Report by American Student Assistance
EXECUTIVE SUMMARY
Parallel Shifts
CHANGE IS AFOOT in the world of work, where more employers—spurred on by a Great Resignation and difficulty finding people qualified to fill key roles—are expressing a desire to look beyond
the degree1 for talent. Yet, many employers are stuck in a rut of looking to the college degree as the primary signifier of workplace readiness, even though there are strong signals that this model has not served them well. Even before the pandemic, research showed2 that some 80% of Human Resource leaders could not find workers with the skills they needed. In 2022, things are far more dire. Nearly half (47%) of businesses report that they have jobs they simply cannot fill, which greatly exceeds the 48-year average. There are some 11.4 million unfilled positions3 in the U.S. today, many of which do not require a degree. The impacts of so many unfilled jobs on the economy and the wellbeing of families and businesses has wide-ranging and potentially serious impacts.

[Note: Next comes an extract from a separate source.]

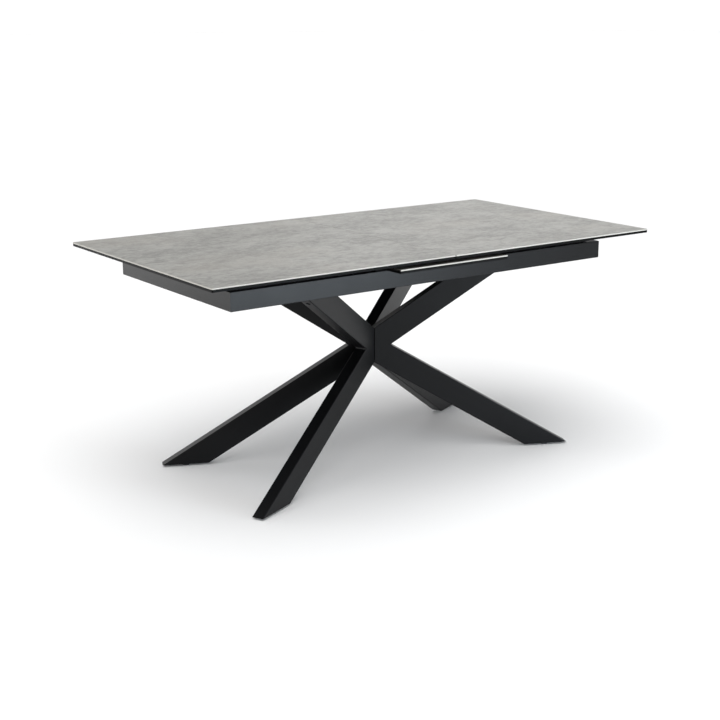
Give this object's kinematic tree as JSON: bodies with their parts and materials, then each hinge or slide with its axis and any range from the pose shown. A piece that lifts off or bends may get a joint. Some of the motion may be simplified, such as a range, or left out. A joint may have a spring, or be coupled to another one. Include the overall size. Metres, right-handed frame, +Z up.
{
  "type": "extendable dining table",
  "caption": "Extendable dining table with a ceramic-on-glass top in two sliding halves, a loose leaf stored under the seam, and a crossed black tubular steel base.",
  "frame": {"origin": "on the floor, under the middle of the closed top", "axes": "+X along the table's length, -Y towards the front where the stored leaf is drawn out, +Z up"},
  "size_m": [1.68, 0.9, 0.755],
  "materials": {
    "concrete_ceramic": "matt printed stoneware, grey concrete look, with a pale unglazed edge",
    "black_glass": "tempered glass, lacquered black underneath",
    "black_steel": "fine matt powder coat, near black anthracite",
    "zinc_steel": "zinc-plated fasteners",
    "zinc_sheet": "zinc-plated pressed sheet",
    "aluminium": "natural anodised extrusion",
    "nylon": "natural nylon",
    "rubber": "black rubber",
    "glide_plastic": "black polyethylene",
    "felt": "charcoal felt"
  },
  "bodies": {
    "base": {"apron_back": "black_steel", "apron_front": "black_steel", "apron_left": "black_steel", "apron_right": "black_steel", "arm_back_left": "black_steel", "arm_back_right": "black_steel", "arm_bolts": "zinc_steel", "arm_end_plates": "black_steel", "arm_front_left": "black_steel", "arm_front_right": "black_steel", "cross_rail_left": "black_steel", "cross_rail_right": "black_steel", "end_stops": "rubber", "felt_strips": "felt", "foot_glides": "glide_plastic", "foot_plates": "black_steel", "gear_rail": "black_steel", "guide_channel_back": "aluminium", "guide_channel_front": "aluminium", "hub_nuts": "zinc_steel", "hub_plate_left": "black_steel", "hub_plate_right": "black_steel", "hub_screws": "zinc_steel", "leaf_rest_back": "black_steel", "leaf_rest_front": "black_steel", "leaf_rest_screws": "zinc_steel", "leg_back_left": "black_steel", "leg_back_right": "black_steel", "leg_front_left": "black_steel", "leg_front_right": "black_steel", "pinion_axle": "zinc_steel", "weld_nuts": "zinc_steel"},
    "left_half": {"bracket_screws_left": "zinc_steel", "brackets_left": "zinc_sheet", "ceramic_top_left": "concrete_ceramic", "glass_top_left": "black_glass", "inner_bar_left": "black_steel", "leaf_lugs_left": "zinc_sheet", "outer_bar_left": "black_steel", "rack_bracket_left": "zinc_sheet", "rack_left": "nylon", "runner_left_back": "black_steel", "runner_left_front": "black_steel", "shoes_left": "nylon"},
    "right_half": {"bracket_screws_right": "zinc_steel", "brackets_right": "zinc_sheet", "ceramic_top_right": "concrete_ceramic", "glass_top_right": "black_glass", "inner_bar_right": "black_steel", "leaf_lugs_right": "zinc_sheet", "outer_bar_right": "black_steel", "rack_bracket_right": "zinc_sheet", "rack_right": "nylon", "runner_right_back": "black_steel", "runner_right_front": "black_steel", "shoes_right": "nylon"},
    "leaf": {"ceramic_leaf": "concrete_ceramic", "glass_leaf": "black_glass"},
    "pinion": {"pinion": "nylon"}
  },
  "joints": [
    {"name": "left_half_slide", "type": "slide", "parent": "base", "child": "left_half", "axis": [-1, 0, 0], "range_m": [0, 0.21]},
    {"name": "right_half_slide", "type": "slide", "parent": "base", "child": "right_half", "axis": [1, 0, 0], "range_m": [0, 0.21]},
    {"name": "leaf_draw", "type": "slide", "parent": "base", "child": "leaf", "axis": [0, -1, 0], "range_m": [0, 0.905]},
    {"name": "pinion_spin", "type": "hinge", "parent": "base", "child": "pinion", "pos_m": [0, 0, 0.695], "axis": [0, 0, -1], "range_deg": [0, 502]}
  ],
  "couplings": [
    {"joint": "right_half_slide", "follows": "left_half_slide", "ratio": 1},
    {"joint": "pinion_spin", "follows": "left_half_slide", "rad_per_m": 41.667}
  ]
}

At the same time, there is also a shift taking place among Gen Z youth, who are skeptical of the well-trodden high school-to-college route but are unsure how to navigate the growing array of postsecondary education paths. There were 662,000 fewer students enrolled in undergraduate programs in the spring of 2022 than the previous spring,4 constituting a drop of 4.7%; a drop of 1.4 million is reported since the beginning of the pandemic. A recent survey of high school students found that the likelihood of attending a four-year college dropped by nearly 20% in less than a year.5 Nonetheless, when making decisions about their post-high school future, today’s young people still largely tend to default to a college or failure mindset. For some, the assumption that the college degree is the pinnacle of success is so pervasive that, regardless of their own desires, they never discuss other options. We heard this sentiment from a Gen Z respondent in our survey:
“We never even brought up the fact of not wanting to go to college.”